Accompanying them all is Hans Zimmer’s score. Zimmer uses his modus operandi of building his score of Beethovenesque volume from a lean kit of just a few repeated notes but here his minimalistic maximalism has more poignancy when matched with these characters. The singularity of the beat played on Zimmer’s electric ensemble is the lone heartbeat of the Western gunslinger, the swashbuckler and the gumshoe fed through a synthesiser and translated into our modern codex. The heroes’ rhythm vibrates through the film. Thanks to Zimmer’s score, you feel it in every moment.
Kosinski used a special camera custom made by Apple to shoot the insides of the race cars Pitt and Idris drove, similar to how he captured the insides of the fighter jets in Top Gun: Maverick, but he does not just put you inside the car with the drivers. He captures the APX team’s fight to first place in shots looking at the drivers from the side and close up as the pit crew would be watching them and from the sidelines of the racetrack from a distance as the spectators would be watching them. Driver, crew and fans all want to see APX achieve the impossible and Kosinski shows you the story from all their angles. It triples the suspense you feel as you watch Hayes race towards the finish line.

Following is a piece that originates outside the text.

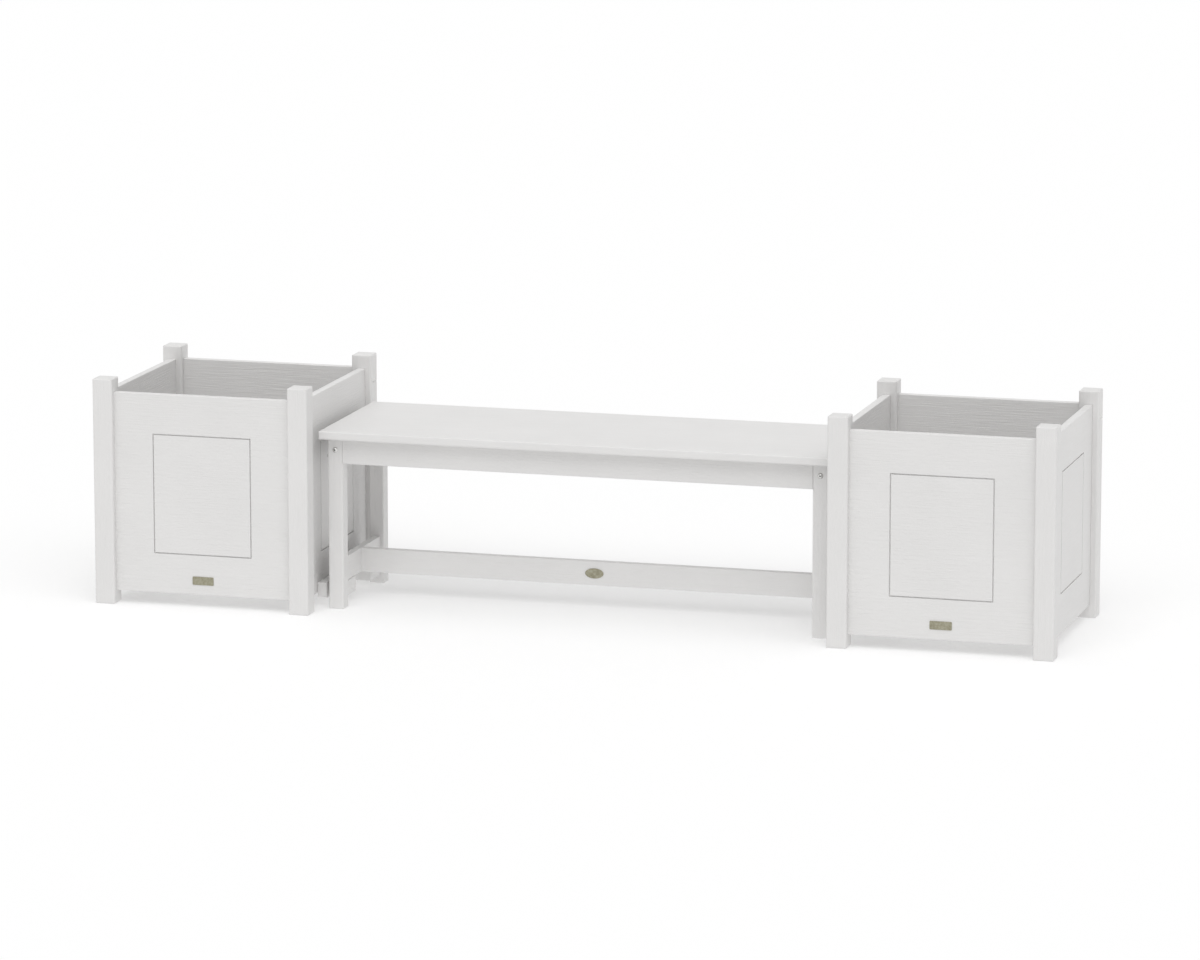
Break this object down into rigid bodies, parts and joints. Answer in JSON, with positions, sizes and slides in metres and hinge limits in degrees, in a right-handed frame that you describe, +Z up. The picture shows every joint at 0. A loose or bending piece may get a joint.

“Ever seen a miracle?” Hayes asks Cervantes in the film’s beginning. Cervantes replies: “Not yet.” In Doctor Who, Matt Smith once said that sometimes impossible things happen and we call them miracles. The heroes of F1 are fighting to make the impossible happen. They’re fighting for a miracle. A miracle is a big thing. It was too big for my words, but I hope this time I’ve managed to pin it down on the page.